Based on your description the piston bore wear is likely as well as possible pin binding.

I see you have inspected and even replaced piston seals. Did you check the pistons slide in the caliper bore without any seals or rubber.
I test by putting a thin coat of brake fluid on the piston then slide it in and out by hand looking for any feeling of binding. There should be none.

As for your pitted slide pins, if pitted could be a possible catch point. In addition if pitted are they still true and evenly round.
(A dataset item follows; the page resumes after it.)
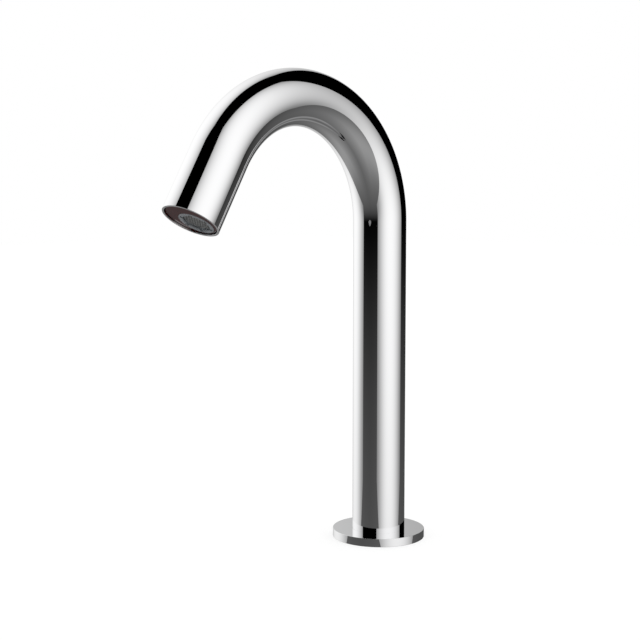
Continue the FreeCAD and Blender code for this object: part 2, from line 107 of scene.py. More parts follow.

  • Correct me if I'm wrong, but wouldn't out of parallel bracket lead to uneven wear on both pads, not just inner? Pistons look straight, but haven't tried them without seal, that is a good idea (however I don't expect to slide, but rather to spin...). The pitted pins are in the front, I will be replacing them.
    – Benjamin
    Oct 24, 2016 at 15:50
  • @Benjamin You would think that a bracket would cause the same wear on both inner and outer, but it varies with pressures and free play of the parts at rest and the fact the piston side is first contact. Nice part is it is and easy to check by measuring. It is the least likely but still possible. I have seen more in the piston sticking in the bore then any other. Oct 24, 2016 at 16:06

After following @spicetraders' advice, I was able to conclude that there was nothing wrong with the rear calliper.
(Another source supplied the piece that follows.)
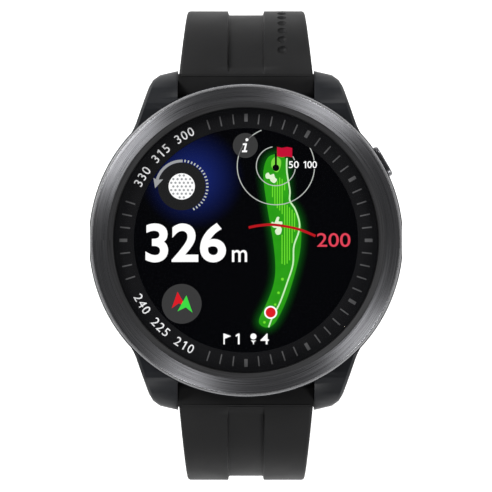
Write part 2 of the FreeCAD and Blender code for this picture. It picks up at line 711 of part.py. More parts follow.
def band(start, degrees, runs, depths, width):
    """A solid strip of the strap between two depths, centred on X = 0."""
    near, far = (follow(start, degrees, runs, depth) for depth in depths)
    caps = [
        Part.LineSegment(near[0].Vertexes[0].Point, far[0].Vertexes[0].Point).toShape(),
        Part.LineSegment(near[-1].Vertexes[-1].Point, far[-1].Vertexes[-1].Point).toShape(),
    ]
    wire = Part.Wire(Part.__sortEdges__(near + caps + far))
    face = Part.Face(wire)
    face.translate(V(-width / 2, 0, 0))
    return face.extrude(V(width, 0, 0))


def first_bend(reach):
    """Radius of the outer face where the strap turns down, and how far it turns to point down."""
    dip = value("strap_dip")
    return (reach - value("strap_start")) / (1 - math.sin(math.radians(dip))), 90 - dip


def taper(reach, bend_low, tip=None):
    """The space that gives the strap its width: narrowing over its first bend, then constant, with a
    round tip where one is given."""
    wide, narrow = value("strap_width / 2"), value("strap_narrow / 2")
    start = value("strap_start") + 0.6
    corners = [(-wide, 15), (-wide, start), (-narrow, reach + 0.05), (-narrow, reach + 1),
               (narrow, reach + 1), (narrow, reach + 0.05), (wide, start), (wide, 15)]
    points = [V(x, y, bend_low) for x, y in corners]
    upper = Part.Face(Part.makePolygon(points + points[:1])).extrude(V(0, 0, 40))
    edge = -60 if tip is None else tip + narrow
    lower = Part.makeBox(2 * narrow, 60 - edge, 80, V(-narrow, edge, bend_low - 80))
    if tip is not None:
        lower = lower.fuse(Part.makeCylinder(narrow, 80, V(0, edge, bend_low - 80)))
    return upper.fuse(lower)


def end_block():
    """The block round the spring bar, its bore, and the way for the thumb lever."""
    y, z, r = value("bar_reach"), value("bar_height"), value("barrel_radius")
    half = value("strap_width / 2")
    barrel = Part.makeCylinder(r, 2 * half, V(-half, y, z), X_AXIS)
    step = value("strap_start")
    top = z + r
    corners = [(y, top), (step + 0.3, top - 0.1), (step + 0.1, z - 0.6), (y, z - r)]
    points = [V(-half, a, b) for a, b in corners]
    return barrel.fuse(Part.Face(Part.makePolygon(points + points[:1])).extrude(V(2 * half, 0, 0)))


def bar_ways():
    y, z = value("bar_reach"), value("bar_height")
    bore = Part.makeCylinder(value("bar_tube_radius") + 0.03, 30, V(-15, y, z), X_AXIS)
    low = value("lever_place - lever_travel") - 0.6
    slot = Part.makeBox(value("lever_travel") + 1.2, 1.1, z + 2, V(low, y - 0.55, -2))
    return bore.fuse(slot)


def channel(start, degrees, runs, width):
    """The channel begins a little way down the first bend, where the strap leaves the lugs."""
    lead = 10
    radius, turn = runs[0]
    centre = start + inward(degrees) * radius
    begin = centre - inward(degrees - lead) * radius
    shorter = [(radius, turn - lead)] + runs[1:]
    return band(begin, degrees - lead, shorter, (-1, value("channel_deep")), width)


def strap_shape(reach, runs, tip=None):
    start = V(0, value("strap_start"), value("strap_start_top"))
    dip = -value("strap_dip")
    bend = first_bend(reach)
    low = start.z - bend[0] * math.cos(math.radians(value("strap_dip")))
    whole = band(start, dip, [bend] + runs, (0, value("strap_thick")), 30)
    body = whole.common(taper(reach, low, tip)).fuse(end_block()).cut(bar_ways())
    groove_runs = [bend] + runs[:-1]
    return body.cut(channel(start, dip, groove_runs, value("channel_width")))


def strap_feature(name, shape, angle):
    thing = doc.addObject("Part::Feature", name)
    thing.Shape = shape.removeSplitter()
    thing.Placement = FreeCAD.Placement(V(), FreeCAD.Rotation(Z_AXIS, angle))
    finished(thing, name)


def buckle_axis():
    """Where the buckle bar crosses the end of the upper strap, as (y, z)."""
    radius, _ = first_bend(value("upper_reach"))
    low = value("strap_start_top") - radius * math.cos(math.radians(value("strap_dip")))
    y = value("upper_reach - upper_turn - upper_level")
    return y, low - value("upper_turn") + value("strap_thick / 2")


def upper_strap():
    runs = [(value("upper_turn"), 90), (0, value("upper_level"))]
    body = strap_shape(value("upper_reach"), runs)
    y, z = buckle_axis()
    narrow = value("strap_narrow")
    loop = Part.makeCylinder(value("buckle_barrel"), narrow, V(-narrow / 2, y, z), X_AXIS)
    bore = Part.makeCylinder(value("buckle_bar_radius") + 0.05, 30, V(-15, y, z), X_AXIS)
    tang_way = Part.makeBox(2.8, 6.2, 8, V(-1.4, y - 3, z - 4))
    strap_feature("upper_strap", body.fuse(loop).cut(bore).cut(tang_way), 0)


def lower_strap():
    reach = value("lower_reach")
    side, turn = value("lower_side"), value("lower_side_turn")
    bend, level = value("lower_turn"), value("lower_level")
    runs = [(side, turn), (bend, 90 - turn), (0, level)]
    turn_end = reach - side * (1 - math.cos(math.radians(turn))) - bend * math.cos(math.radians(turn))
    tip = turn_end - level
    body = strap_shape(reach, runs, tip)
    pitch, radius = value("hole_pitch"), value("hole_radius")
    for k in range(6):
        place = V(0, tip + 9 + k * pitch, -90)
        body = body.cut(Part.makeCylinder(radius, 80, place))
    strap_feature("lower_strap", body, 180)


def keeper(name, place, slack):
    """A loop round the strap, with room outside it for the tail."""
    axis_y, axis_z = buckle_axis()
    half_thick = "strap_thick / 2"
    wide = f"strap_narrow / 2 + {slack}"
    low, high = f"{axis_z} - {half_thick} - keeper_room", f"{axis_z} + {half_thick} + {slack}"
    near, far = f"{axis_y} + {place} - keeper_long / 2", f"{axis_y} + {place} + keeper_long / 2"
    outer = box(f"{name}_outer", [f"-({wide}) - keeper_wall", near, f"{low} - keeper_wall"],
                [f"{wide} + keeper_wall", far, f"{high} + keeper_wall"])
    inner = box(f"{name}_inner", [f"-({wide})", f"{near} - 1", low], [wide, f"{far} + 1", high])
    soft = doc.addObject("Part::Fillet", f"{name}_soft")
    soft.Base = outer
    doc.recompute()
    soft.Edges = [(i, 1.0, 1.0) for i, e in enumerate(outer.Shape.Edges, start=1)
                  if abs(e.tangentAt(0).y) > 0.9]
    finished(cut(name, soft, [inner]), name)


def buckle():
    y, z = buckle_axis()
    arm_in, arm_out = "buckle_inside / 2", "buckle_inside / 2 + buckle_arm"
    low, high = f"{z} - buckle_half_thick", f"{z} + buckle_half_thick"
    outer = box("buckle_outer", [f"-({arm_out})", f"{y} - buckle_long", low], [arm_out, f"{y} + 1.7", high])
    soft = doc.addObject("Part::Fillet", "buckle_soft")
    soft.Base = outer
    doc.recompute()
    soft.Edges = [(i, 1.6, 1.6) for i, e in enumerate(outer.Shape.Edges, start=1)
                  if abs(e.tangentAt(0).z) > 0.9]
    inside = box("buckle_space", [f"-({arm_in})", f"{y} - buckle_long + buckle_cross", f"{low} - 1"],
                 [arm_in, f"{y} + 5", f"{high} + 1"])
    way = rod("buckle_bar_way", "buckle_bar_radius + 0.02", "-buckle_inside / 2 - 1.2",
              "buckle_inside / 2 + 1.2", y=str(y), z=str(z), axis="x")
    finished(cut("buckle_frame", soft, [inside, way]), "buckle_frame")
    finished(rod("buckle_bar", "buckle_bar_radius", "-buckle_inside / 2 - 1.15",
                 "buckle_inside / 2 + 1.15", y=str(y), z=str(z), axis="x"), "buckle_bar")
    rest = "buckle_half_thick + 0.03"
    blade = padded("tang_blade", "YZ_Plane", [
        ("-0.2", "-1.3"),
        ("-1", "0"),
        ("-5.9", f"-({rest})"),
        ("-buckle_long - 0.3", f"-({rest})"),
        ("-buckle_long - 0.3", f"-({rest}) - 0.8"),
        ("-buckle_long + 0.5", f"-({rest}) - 1.3"),
        ("-5.5", f"-({rest}) - 1.3"),
    ], "1.9", both_ways=True)
    put(blade, y=str(y), z=str(z))
    eye = rod("tang_eye", "1.6", "-1.1", "1.1", y=str(y), z=str(z), axis="x")
    hole = rod("tang_hole", "buckle_bar_radius + 0.05", "-3", "3", y=str(y), z=str(z), axis="x")
    finished(cut("buckle_tang", fuse("tang_blank", [blade, eye]), [hole]), "buckle_tang")


# ---------------------------------------------------------------- making and writing


def check(things):
    """Stops on a failed feature, a broken shape, or a cut that took nothing away."""
    for thing in doc.Objects:
        if {"Invalid", "Error"} & set(thing.State):
            raise RuntimeError(f"{thing.Name} failed: {thing.State}")
    for thing in cuts:
        if thing.Shape.Volume > thing.Base.Shape.Volume - 1e-4:
            raise RuntimeError(f"{thing.Name} cuts nothing")
    for thing in things:
        shape = thing.Shape
        if shape.isNull() or not shape.isValid() or not shape.Solids:
            raise RuntimeError(f"{thing.Label} has no valid solid")


def write(things):
    os.makedirs("parts", exist_ok=True)
    for thing in things:
        thing.Shape.exportStep(os.path.join("parts", thing.Label + ".step"))


parts = []
cuts = []
fill_sheet()
mid_case()
bezel_and_glass()
back()
carrier_and_board()
power_and_alerts()
flexes()
button()
spring_bar("upper")
spring_bar("lower")
upper_strap()
lower_strap()
keeper("fixed_keeper", "fixed_keeper_place", "0")
keeper("sliding_keeper", "sliding_keeper_place", "0.2")
buckle()
doc.recompute()
check(parts)
write(parts)
print(len(parts), "sub-parts")
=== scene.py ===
import json
import math

import bmesh
import bpy
from mathutils import Matrix, Vector


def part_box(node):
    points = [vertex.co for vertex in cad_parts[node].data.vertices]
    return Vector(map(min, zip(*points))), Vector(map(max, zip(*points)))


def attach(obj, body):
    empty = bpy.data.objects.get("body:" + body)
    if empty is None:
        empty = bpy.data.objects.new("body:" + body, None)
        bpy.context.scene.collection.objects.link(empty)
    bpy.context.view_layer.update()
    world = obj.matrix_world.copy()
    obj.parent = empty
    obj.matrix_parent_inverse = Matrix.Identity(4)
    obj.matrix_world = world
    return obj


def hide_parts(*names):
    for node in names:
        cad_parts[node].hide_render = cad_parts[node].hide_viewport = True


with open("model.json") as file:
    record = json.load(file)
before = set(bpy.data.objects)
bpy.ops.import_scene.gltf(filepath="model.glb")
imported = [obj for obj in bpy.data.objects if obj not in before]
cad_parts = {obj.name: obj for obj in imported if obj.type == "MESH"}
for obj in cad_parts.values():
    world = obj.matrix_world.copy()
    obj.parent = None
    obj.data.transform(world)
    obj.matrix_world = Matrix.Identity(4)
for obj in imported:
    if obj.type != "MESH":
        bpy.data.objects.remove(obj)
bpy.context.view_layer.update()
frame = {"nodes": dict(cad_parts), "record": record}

# Lengths below are millimetres in the row frame, and become metres where a mesh is made.
MM = 0.001
SEGMENTS = 256


def cad_box(node):
    """Lowest and highest corner of a CAD node, in millimetres."""
    return [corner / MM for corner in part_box(node)]


# ------------------------------------------------------------------ materials


class Shader:
    """A Principled material under construction, with shortcuts for the nodes that the looks share."""

    def __init__(self, name, color, roughness, metallic=0.0, **sockets):
        self.material = bpy.data.materials.new(name)
        self.material.use_nodes = True
        self.tree = self.material.node_tree
        self.bsdf = self.tree.nodes["Principled BSDF"]
        self.set("Base Color", (*color, 1.0))
        self.set("Roughness", roughness)
        self.set("Metallic", metallic)
        for socket, amount in sockets.items():
            self.set(socket.replace("_", " "), amount)
        self.place = self.node("ShaderNodeTexCoord").outputs["Object"]
        self.normal = None

    def set(self, socket, amount):
        self.bsdf.inputs[socket].default_value = amount

    def node(self, kind, inputs=(), **settings):
        made = self.tree.nodes.new(kind)
        for key, setting in settings.items():
            setattr(made, key, setting)
        for key, source in dict(inputs).items():
            if isinstance(source, bpy.types.NodeSocket):
                self.tree.links.new(source, made.inputs[key])
            else:
                made.inputs[key].default_value = source
        return made

    def math(self, operation, a, b=0.0):
        return self.node("ShaderNodeMath", {0: a, 1: b}, operation=operation).outputs[0]

    def noise(self, grain_mm, detail):
        """Noise whose features are about grain_mm wide."""
        inputs = {"Vector": self.place, "Scale": 1 / (grain_mm * MM), "Detail": detail}
        return self.node("ShaderNodeTexNoise", inputs).outputs["Fac"]

    def streaks(self, vector, detail=3.0):
        """Noise on coordinates that are already stretched to the marks' size."""
        inputs = {"Vector": vector, "Scale": 1.0, "Detail": detail}
        return self.node("ShaderNodeTexNoise", inputs).outputs["Fac"]

    def spread(self, factor, low, high):
        inputs = {"Value": factor, "From Min": 0.3, "From Max": 0.7, "To Min": low, "To Max": high}
        return self.node("ShaderNodeMapRange", inputs).outputs["Result"]

    def tint(self, noise, color, other, socket="Base Color"):
        """Lets a noise choose between two tones."""
        mix = self.node("ShaderNodeMix", data_type="RGBA")
        self.tree.links.new(self.spread(noise, 0.0, 1.0), mix.inputs["Factor"])
        mix.inputs["A"].default_value = (*color, 1.0)
        mix.inputs["B"].default_value = (*other, 1.0)
        self.link(mix.outputs["Result"], socket)

    def link(self, source, socket):
        self.tree.links.new(source, self.bsdf.inputs[socket])

    def bump(self, height, depth_mm, strength=1.0):
        inputs = {"Height": height, "Distance": depth_mm * MM, "Strength": strength}
        if self.normal is not None:
            inputs["Normal"] = self.normal
        self.normal = self.node("ShaderNodeBump", inputs).outputs["Normal"]
        self.link(self.normal, "Normal")

    def polar(self, along, around):
        """Coordinates for marks that run round Z, stretched along the radius and around."""
        split = self.node("ShaderNodeSeparateXYZ", {0: self.place}).outputs
        radius = self.math("SQRT", self.math("ADD", self.math("MULTIPLY", split[0], split[0]),
                                             self.math("MULTIPLY", split[1], split[1])))
        angle = self.math("ARCTAN2", split[1], split[0])
        inputs = {0: self.math("MULTIPLY", radius, along), 1: self.math("MULTIPLY", angle, around),
                  2: self.math("MULTIPLY", split[2], along)}
        return self.node("ShaderNodeCombineXYZ", inputs).outputs[0]


def grained(name, color, other, roughness, metallic=0.0, grain=0.06, depth=0.004, **sockets):
    """Moulded or blasted finish: fine grain in the bump, wider patches in colour and gloss."""
    look = Shader(name, color, roughness, metallic, **sockets)
    fine = look.noise(grain, 4.0)
    wide = look.noise(4.0, 2.0)
    look.tint(wide, color, other)
    look.link(look.math("ADD", look.spread(wide, roughness - 0.04, roughness + 0.03),
                        look.spread(fine, -0.03, 0.03)), "Roughness")
    look.bump(fine, depth)
    return look.material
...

I disassembled it and tried the piston without the seals/boot, it went in fine in about 3.25 turns. With the seal, but no boot, however, it seemed to turn in place without threading in. I realized that there was a mechanism inside the piston that disengaged it if a torque was exceeded. You can see that when the piston bottoms out, you can still spin it freely.

So, reassembled everything, bled the brake, changed the front slide pins, and the brakes were back to a similar working condition as before, minus the horrible squealing.

Will keep the spongy feel for another question, as I can find nothing wrong with the calliper and breaks themselves.